Night skies came aglow on Thursday with the shimmering palette of the northern lights, or the aurora borealis if you prefer.
Above rooftops in Brooklyn and along the shores of Maine, amid Scottish trees and between Russian monuments to artistry, human eyes looked up, surprised to spot colorful bands of chemistry dancing in the dark. Forecasts from space weather watchers in the United States suggested that the show could be seen as far south as Alabama. It may linger through Friday evening in states farther north, closer to their usual habitat, with some visibility expected from the lower Midwest to Oregon.
These lights started with giant explosions on the surface of the sun, known as coronal mass ejections, which send streams of energetic particles into space. When these particles cross Earth’s orbit, they create a disturbance in our planet’s magnetic field, known as a geomagnetic storm.
When the storm is strong enough, the light show that people call the northern lights or aurora borealis and that is usually most visible near the North Pole appears closer to the Equator than usual. The lights brighten the night’s dark depths with shades of neon greens, purples and pinks.
The sun’s activity ebbs and flows on an 11-year cycle, and right now, it is approaching a solar maximum. The solar outburst that caused Thursday night’s lights was a result of a coronal mass ejection on Tuesday night that reached Earth’s atmosphere on Thursday night, traveling at a speed of 1.5 million miles per hour.
This space weather is monitored using telescopes in space and other instruments by experts at a center within the National Oceanic and Atmospheric Administration. The Space Weather Prediction Center classifies these storms on a “G” scale of 1 to 5, with G1 being minor and G5 being extreme. They classified the storm that caused Thursday’s lights as G4, or “severe.” The outburst that caused northern lights in May was listed as a G5.
The most extreme storms can cause widespread blackouts and damage to infrastructure on Earth. Satellites may also have trouble orienting themselves or sending or receiving information during these events.
On Thursday, the primary effect seemed to be painted skies.
The sky shifted from red to green hues as a large ship and other watercraft passed by a body of water in Portland, Maine.

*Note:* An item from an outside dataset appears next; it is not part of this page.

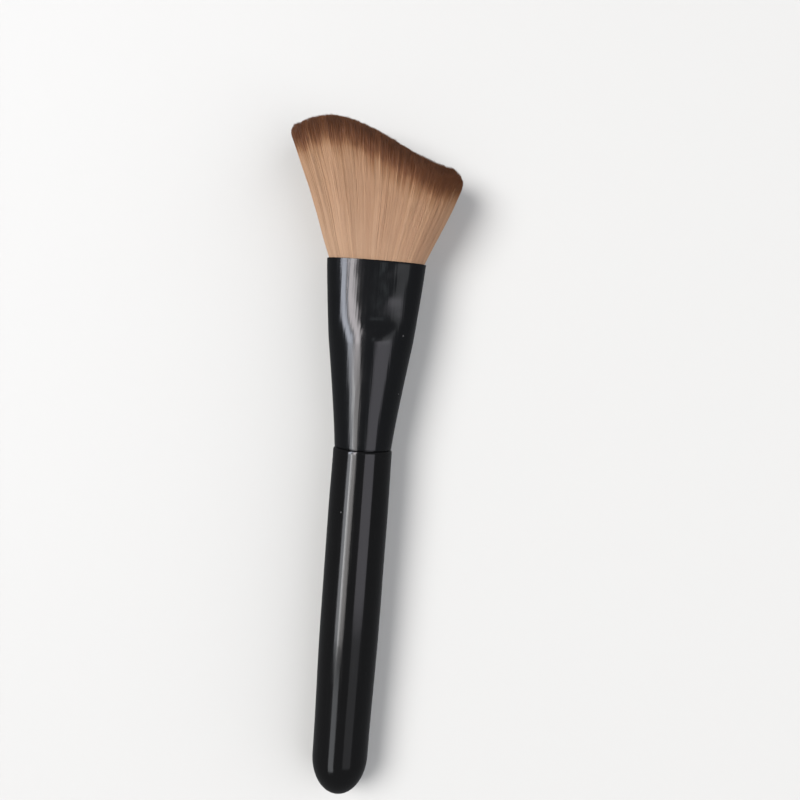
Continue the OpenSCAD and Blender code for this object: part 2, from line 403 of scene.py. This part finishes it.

Stars shined above a line of trees and against the lilac backdrop of the night sky by Haraldsted Lake, north of Ringsted, Denmark.
The northern lights are usually most visible near the North Pole, but this burst of energy brought colors to places much farther south, such as Rouans, in western France.
Even in urban areas illuminated by light from apartments, streetlamps and automobiles, like New York City, the sky became the main attraction on Thursday evening. The purplish tint seemed to hover above buildings in Queens.
A light orange haze moved across the night sky and over the streetlights in Mauchline, Scotland.
The sky above Kyiv, Ukraine, glowed red-orange above a gray haze.
A burst of color, red and green, flashed above Holy Island in Northumberland, in northeastern England.
Tall art pieces stood in dark contrast to the sky, tinged in light hues of purple at a park in Nikola-Lenivets in the Kaluga region of western Russia.
The aurora borealis made the sky deep red above the portico at the Plymouth Harbor, in Plymouth, Mass.
A neighborhood still without electricity, after damage caused by Hurricane Helene, became a bucolic setting for a view of the northern lights in Asheville, N.C.
Water by a gulf glinted with the reflections of the aurora borealis in Gdynia, Poland.
The horizon glowed scarlet and bright green above the road ahead in Lietzen, about 40 miles east of Berlin.